CVE-2020-24606

8.6 HIGH

📋 TL;DR

This vulnerability allows a trusted peer in a Squid proxy cache hierarchy to cause a denial of service by sending a specially crafted Cache Digest response message. The malformed message triggers a livelock condition that consumes all available CPU cycles, rendering the Squid instance unresponsive. Only Squid deployments using cache_peer with the cache digests feature are affected.

💻 Affected Systems

Products:
  • Squid
Versions: Squid before 4.13 and 5.x before 5.0.4
Operating Systems: All operating systems running affected Squid versions
Default Config Vulnerable: ✅ No
Notes: Only vulnerable when using cache_peer directive with cache digests feature enabled. Default configurations without cache digests are not affected.

📦 What is this software?

⚠️ Risk & Real-World Impact

🔴

Worst Case

Complete service outage where Squid becomes unresponsive, consuming 100% CPU and disrupting all proxy services for downstream clients.

🟠

Likely Case

Service degradation or complete outage affecting proxy services, potentially disrupting web access for all users behind the proxy.

🟢

If Mitigated

Minimal impact if cache digests feature is disabled or if trusted peer relationships are properly secured and monitored.

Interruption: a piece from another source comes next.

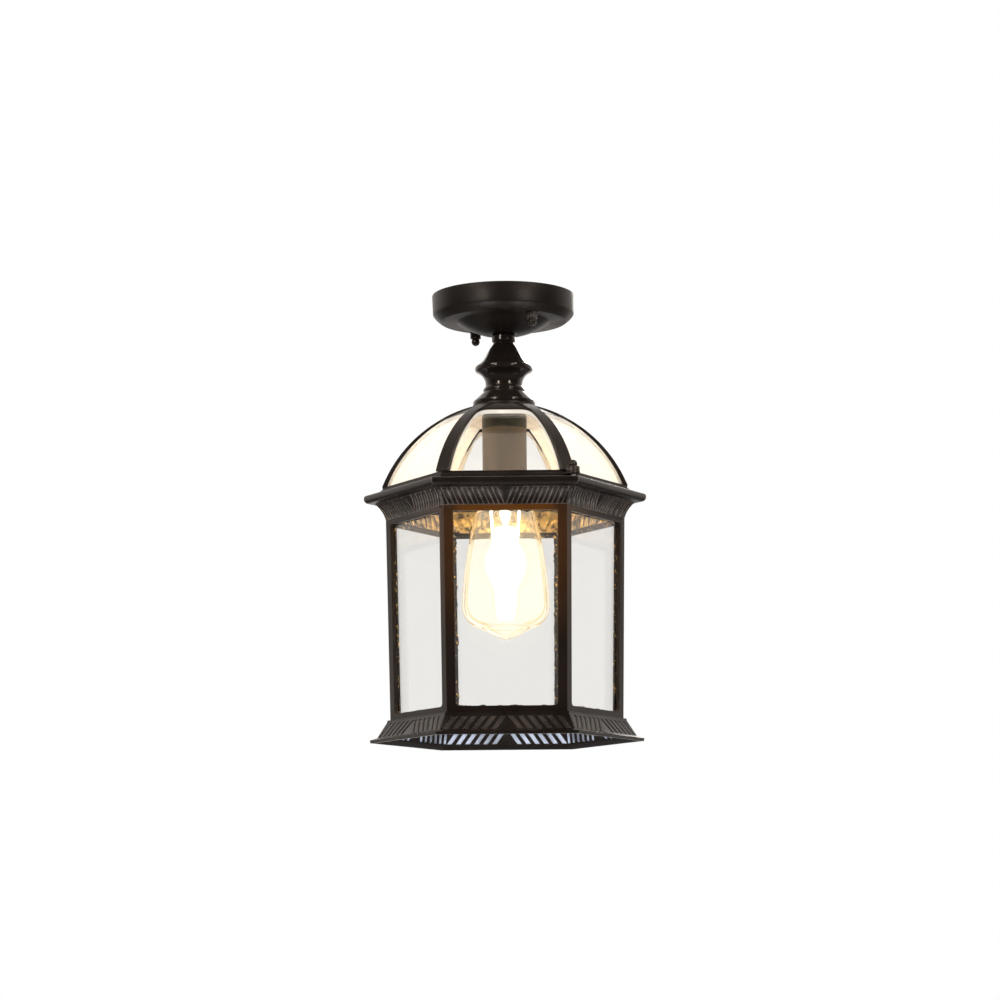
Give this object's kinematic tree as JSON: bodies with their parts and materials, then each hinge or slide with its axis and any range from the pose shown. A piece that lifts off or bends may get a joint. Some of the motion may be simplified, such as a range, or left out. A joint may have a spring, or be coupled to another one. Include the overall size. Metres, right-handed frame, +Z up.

🌐 Internet-Facing: MEDIUM - Requires a trusted peer relationship, which typically involves authentication and network access controls, but if exposed could allow DoS from compromised peers.
🏢 Internal Only: HIGH - In internal cache hierarchies, trusted peers could exploit this vulnerability to cause widespread service disruption.

🎯 Exploit Status

Public PoC: ✅ No
Weaponized: LIKELY
Unauthenticated Exploit: ✅ No
Complexity: LOW

Exploitation requires being a configured trusted peer in the cache hierarchy. The vulnerability is in the cache digest handling code, making exploitation straightforward for authenticated peers.

🛠️ Fix & Mitigation

✅ Official Fix

Patch Version: Squid 4.13 or 5.0.4

Vendor Advisory: https://github.com/squid-cache/squid/security/advisories/GHSA-vvj7-xjgq-g2jg

Restart Required: Yes

Instructions:

1. Download and install Squid 4.13 or 5.0.4 from official sources. 2. Apply the patch SQUID-2020_9.patch if upgrading is not possible. 3. Restart the Squid service to apply the fix.

🔧 Temporary Workarounds

Disable Cache Digests

all

Disable the cache digests feature if not required for your deployment.

Edit squid.conf and remove or comment out 'cache_peer' lines with 'digest' option
Alternatively, remove 'digest' from existing cache_peer configurations

Restrict Trusted Peers

all

Limit cache_peer configurations to only essential, trusted systems and implement network segmentation.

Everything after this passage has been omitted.